** EXERCISE **
Within the data that follows, set down exactly the lines from the one containing "base_screws();" through the one containing "cad_parts[obj.name] = obj", both ends included.

** DATASET ROWS **
☆ ☆ ☆ ☆ ☆
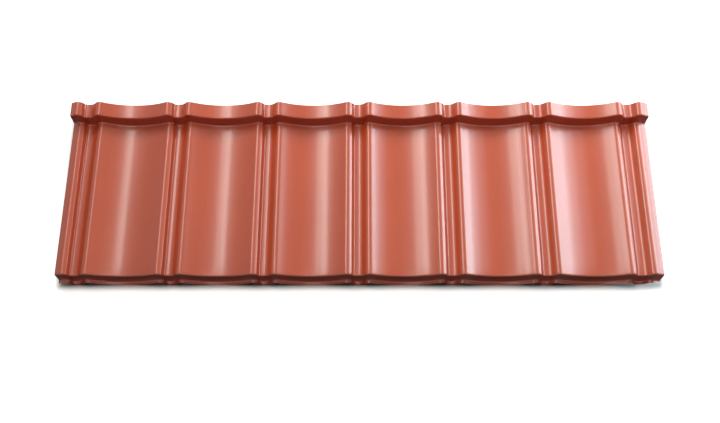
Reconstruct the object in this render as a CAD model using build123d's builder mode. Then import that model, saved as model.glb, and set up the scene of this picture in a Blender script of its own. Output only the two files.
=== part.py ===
☆ ☆ ☆ ☆ ☆
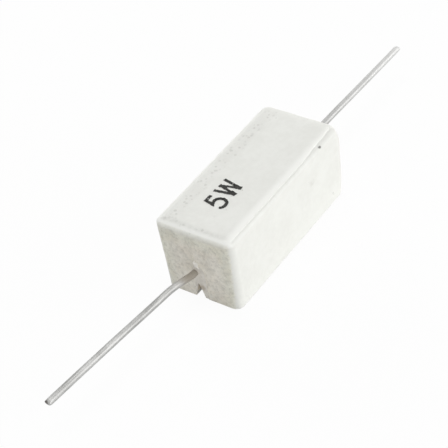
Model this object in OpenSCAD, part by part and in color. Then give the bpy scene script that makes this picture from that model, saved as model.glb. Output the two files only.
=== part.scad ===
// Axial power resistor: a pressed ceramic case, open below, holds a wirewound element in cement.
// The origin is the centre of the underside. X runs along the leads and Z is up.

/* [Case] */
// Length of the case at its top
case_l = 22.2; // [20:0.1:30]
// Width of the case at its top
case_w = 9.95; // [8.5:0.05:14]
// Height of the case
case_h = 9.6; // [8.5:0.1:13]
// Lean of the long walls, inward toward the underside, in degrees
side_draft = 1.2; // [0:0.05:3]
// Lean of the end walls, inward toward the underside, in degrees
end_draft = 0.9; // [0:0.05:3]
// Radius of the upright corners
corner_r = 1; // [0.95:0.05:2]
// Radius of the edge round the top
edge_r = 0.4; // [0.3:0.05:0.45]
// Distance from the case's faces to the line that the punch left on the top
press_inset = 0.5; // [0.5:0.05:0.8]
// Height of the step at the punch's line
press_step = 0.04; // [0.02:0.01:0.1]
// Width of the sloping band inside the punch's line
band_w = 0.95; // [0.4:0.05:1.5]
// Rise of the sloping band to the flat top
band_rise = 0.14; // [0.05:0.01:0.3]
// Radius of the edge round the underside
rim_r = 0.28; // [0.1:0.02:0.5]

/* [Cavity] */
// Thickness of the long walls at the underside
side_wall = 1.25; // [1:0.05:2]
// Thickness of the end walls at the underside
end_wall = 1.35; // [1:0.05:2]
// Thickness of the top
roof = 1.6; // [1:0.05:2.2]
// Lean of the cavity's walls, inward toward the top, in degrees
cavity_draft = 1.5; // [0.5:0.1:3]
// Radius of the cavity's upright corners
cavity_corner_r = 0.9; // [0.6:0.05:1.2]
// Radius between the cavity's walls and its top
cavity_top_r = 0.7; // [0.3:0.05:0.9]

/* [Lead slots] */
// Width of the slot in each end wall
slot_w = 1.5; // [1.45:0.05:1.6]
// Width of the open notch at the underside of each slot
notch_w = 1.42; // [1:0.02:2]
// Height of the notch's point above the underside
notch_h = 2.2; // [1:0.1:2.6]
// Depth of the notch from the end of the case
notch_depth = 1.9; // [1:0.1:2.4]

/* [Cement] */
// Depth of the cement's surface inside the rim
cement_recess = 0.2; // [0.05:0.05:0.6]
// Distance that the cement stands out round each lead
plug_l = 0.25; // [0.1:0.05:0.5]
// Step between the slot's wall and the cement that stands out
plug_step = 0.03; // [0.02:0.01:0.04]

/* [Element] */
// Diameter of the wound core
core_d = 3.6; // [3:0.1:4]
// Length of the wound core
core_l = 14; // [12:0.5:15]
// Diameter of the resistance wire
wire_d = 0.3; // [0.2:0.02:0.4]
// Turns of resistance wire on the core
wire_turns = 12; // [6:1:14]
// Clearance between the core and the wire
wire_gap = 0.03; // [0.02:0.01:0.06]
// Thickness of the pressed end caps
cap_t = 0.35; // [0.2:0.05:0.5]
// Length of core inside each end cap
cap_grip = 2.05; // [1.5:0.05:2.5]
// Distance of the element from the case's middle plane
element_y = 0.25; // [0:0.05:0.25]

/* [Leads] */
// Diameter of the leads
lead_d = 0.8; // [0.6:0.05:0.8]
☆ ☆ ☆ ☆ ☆
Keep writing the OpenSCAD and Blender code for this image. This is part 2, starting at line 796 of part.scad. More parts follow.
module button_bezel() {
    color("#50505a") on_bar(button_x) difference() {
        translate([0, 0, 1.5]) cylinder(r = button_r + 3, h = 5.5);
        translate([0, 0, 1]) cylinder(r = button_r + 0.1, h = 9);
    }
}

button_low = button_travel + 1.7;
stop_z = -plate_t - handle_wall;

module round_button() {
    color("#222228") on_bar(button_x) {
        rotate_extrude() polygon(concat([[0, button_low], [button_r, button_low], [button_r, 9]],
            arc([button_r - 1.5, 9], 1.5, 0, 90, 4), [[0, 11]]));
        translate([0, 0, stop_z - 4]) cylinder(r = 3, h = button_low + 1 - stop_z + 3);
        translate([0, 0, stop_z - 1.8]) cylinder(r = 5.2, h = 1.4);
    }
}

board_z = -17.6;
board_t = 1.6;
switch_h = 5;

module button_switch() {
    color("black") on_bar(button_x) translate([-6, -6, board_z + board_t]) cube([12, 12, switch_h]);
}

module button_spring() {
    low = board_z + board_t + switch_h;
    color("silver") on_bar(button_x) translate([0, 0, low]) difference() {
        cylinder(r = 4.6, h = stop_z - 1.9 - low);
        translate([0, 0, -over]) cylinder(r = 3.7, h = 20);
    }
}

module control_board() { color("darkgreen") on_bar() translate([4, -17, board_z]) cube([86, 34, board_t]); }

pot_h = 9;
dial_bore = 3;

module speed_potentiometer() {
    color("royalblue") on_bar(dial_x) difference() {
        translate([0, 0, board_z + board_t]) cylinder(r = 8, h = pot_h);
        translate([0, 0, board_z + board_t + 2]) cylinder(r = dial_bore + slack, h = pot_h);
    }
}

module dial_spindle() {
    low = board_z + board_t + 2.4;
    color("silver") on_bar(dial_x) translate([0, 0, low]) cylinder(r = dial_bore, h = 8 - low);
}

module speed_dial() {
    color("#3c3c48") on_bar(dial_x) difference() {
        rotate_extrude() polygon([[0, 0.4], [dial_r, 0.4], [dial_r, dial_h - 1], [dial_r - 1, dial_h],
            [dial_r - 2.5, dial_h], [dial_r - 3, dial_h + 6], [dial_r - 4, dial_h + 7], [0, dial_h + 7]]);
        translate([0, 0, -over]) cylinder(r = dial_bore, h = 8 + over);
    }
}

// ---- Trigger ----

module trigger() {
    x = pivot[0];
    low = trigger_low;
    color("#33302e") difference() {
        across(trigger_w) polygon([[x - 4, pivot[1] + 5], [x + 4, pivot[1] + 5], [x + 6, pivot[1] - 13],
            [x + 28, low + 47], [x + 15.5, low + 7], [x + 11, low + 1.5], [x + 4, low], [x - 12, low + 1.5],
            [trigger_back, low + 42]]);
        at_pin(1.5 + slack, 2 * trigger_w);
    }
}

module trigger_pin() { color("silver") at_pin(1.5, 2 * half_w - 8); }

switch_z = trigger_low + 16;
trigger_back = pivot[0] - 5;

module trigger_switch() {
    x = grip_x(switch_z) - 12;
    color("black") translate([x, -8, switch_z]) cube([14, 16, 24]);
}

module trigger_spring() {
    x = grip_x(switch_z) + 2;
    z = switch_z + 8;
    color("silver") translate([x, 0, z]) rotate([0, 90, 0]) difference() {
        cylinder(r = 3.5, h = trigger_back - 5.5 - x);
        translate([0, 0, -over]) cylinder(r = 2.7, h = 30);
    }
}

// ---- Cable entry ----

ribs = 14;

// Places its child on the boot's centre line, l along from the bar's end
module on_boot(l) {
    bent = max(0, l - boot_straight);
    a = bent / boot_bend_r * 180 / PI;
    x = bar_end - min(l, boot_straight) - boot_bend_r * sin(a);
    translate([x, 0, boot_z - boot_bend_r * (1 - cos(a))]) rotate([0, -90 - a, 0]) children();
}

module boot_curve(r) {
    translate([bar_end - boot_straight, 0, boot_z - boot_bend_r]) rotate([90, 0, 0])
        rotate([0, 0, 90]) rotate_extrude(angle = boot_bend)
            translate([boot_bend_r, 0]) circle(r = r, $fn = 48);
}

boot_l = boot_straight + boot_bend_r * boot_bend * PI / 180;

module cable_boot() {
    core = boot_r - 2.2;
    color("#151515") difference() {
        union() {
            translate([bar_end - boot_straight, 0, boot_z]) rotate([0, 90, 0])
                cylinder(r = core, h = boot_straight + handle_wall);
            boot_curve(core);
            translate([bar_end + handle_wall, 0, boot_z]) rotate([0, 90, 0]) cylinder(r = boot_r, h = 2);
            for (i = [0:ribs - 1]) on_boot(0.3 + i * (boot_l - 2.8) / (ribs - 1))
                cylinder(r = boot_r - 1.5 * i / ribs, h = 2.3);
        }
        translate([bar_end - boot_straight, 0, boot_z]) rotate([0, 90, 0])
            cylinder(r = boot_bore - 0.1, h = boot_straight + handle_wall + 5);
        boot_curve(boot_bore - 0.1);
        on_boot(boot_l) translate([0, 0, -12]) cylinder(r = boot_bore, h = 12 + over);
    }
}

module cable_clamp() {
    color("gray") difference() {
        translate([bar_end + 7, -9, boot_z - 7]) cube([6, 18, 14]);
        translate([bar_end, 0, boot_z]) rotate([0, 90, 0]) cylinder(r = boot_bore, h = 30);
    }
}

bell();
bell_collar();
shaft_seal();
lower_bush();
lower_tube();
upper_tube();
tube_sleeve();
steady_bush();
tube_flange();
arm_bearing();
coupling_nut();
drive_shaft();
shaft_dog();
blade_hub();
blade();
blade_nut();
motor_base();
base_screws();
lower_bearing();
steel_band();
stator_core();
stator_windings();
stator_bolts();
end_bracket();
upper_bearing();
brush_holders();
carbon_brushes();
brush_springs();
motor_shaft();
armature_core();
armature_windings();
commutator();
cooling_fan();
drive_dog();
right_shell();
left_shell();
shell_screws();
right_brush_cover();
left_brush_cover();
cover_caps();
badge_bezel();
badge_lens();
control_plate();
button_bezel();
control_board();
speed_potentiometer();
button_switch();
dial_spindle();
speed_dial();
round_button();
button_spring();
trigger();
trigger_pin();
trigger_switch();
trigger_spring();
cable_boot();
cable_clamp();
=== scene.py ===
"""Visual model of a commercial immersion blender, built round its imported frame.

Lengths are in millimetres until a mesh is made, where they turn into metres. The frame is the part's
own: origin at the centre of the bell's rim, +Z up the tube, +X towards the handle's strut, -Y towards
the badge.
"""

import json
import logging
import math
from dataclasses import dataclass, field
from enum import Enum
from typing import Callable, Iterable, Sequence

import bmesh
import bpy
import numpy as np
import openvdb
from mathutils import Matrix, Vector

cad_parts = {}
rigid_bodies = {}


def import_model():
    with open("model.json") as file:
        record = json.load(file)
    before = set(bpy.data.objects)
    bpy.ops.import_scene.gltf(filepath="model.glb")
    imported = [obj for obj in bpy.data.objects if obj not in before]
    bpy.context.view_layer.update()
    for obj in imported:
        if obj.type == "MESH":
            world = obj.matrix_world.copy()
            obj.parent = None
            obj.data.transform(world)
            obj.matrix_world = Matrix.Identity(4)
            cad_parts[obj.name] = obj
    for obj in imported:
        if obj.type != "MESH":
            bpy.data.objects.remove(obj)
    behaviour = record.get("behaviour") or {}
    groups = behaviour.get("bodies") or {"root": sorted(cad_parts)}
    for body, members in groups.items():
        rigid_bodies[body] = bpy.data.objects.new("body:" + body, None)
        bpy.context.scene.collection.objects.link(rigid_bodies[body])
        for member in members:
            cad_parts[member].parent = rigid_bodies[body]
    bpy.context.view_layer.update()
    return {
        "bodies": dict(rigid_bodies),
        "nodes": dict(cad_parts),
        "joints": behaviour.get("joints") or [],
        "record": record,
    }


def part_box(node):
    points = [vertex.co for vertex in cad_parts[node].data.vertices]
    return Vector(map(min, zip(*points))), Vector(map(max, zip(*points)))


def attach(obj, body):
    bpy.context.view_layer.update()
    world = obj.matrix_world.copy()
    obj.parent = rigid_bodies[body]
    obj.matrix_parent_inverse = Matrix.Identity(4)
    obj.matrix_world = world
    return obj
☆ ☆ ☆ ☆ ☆
** ANSWER BELOW **
base_screws();
lower_bearing();
steel_band();
stator_core();
stator_windings();
stator_bolts();
end_bracket();
upper_bearing();
brush_holders();
carbon_brushes();
brush_springs();
motor_shaft();
armature_core();
armature_windings();
commutator();
cooling_fan();
drive_dog();
right_shell();
left_shell();
shell_screws();
right_brush_cover();
left_brush_cover();
cover_caps();
badge_bezel();
badge_lens();
control_plate();
button_bezel();
control_board();
speed_potentiometer();
button_switch();
dial_spindle();
speed_dial();
round_button();
button_spring();
trigger();
trigger_pin();
trigger_switch();
trigger_spring();
cable_boot();
cable_clamp();
=== scene.py ===
"""Visual model of a commercial immersion blender, built round its imported frame.

Lengths are in millimetres until a mesh is made, where they turn into metres. The frame is the part's
own: origin at the centre of the bell's rim, +Z up the tube, +X towards the handle's strut, -Y towards
the badge.
"""

import json
import logging
import math
from dataclasses import dataclass, field
from enum import Enum
from typing import Callable, Iterable, Sequence

import bmesh
import bpy
import numpy as np
import openvdb
from mathutils import Matrix, Vector

cad_parts = {}
rigid_bodies = {}


def import_model():
    with open("model.json") as file:
        record = json.load(file)
    before = set(bpy.data.objects)
    bpy.ops.import_scene.gltf(filepath="model.glb")
    imported = [obj for obj in bpy.data.objects if obj not in before]
    bpy.context.view_layer.update()
    for obj in imported:
        if obj.type == "MESH":
            world = obj.matrix_world.copy()
            obj.parent = None
            obj.data.transform(world)
            obj.matrix_world = Matrix.Identity(4)
            cad_parts[obj.name] = obj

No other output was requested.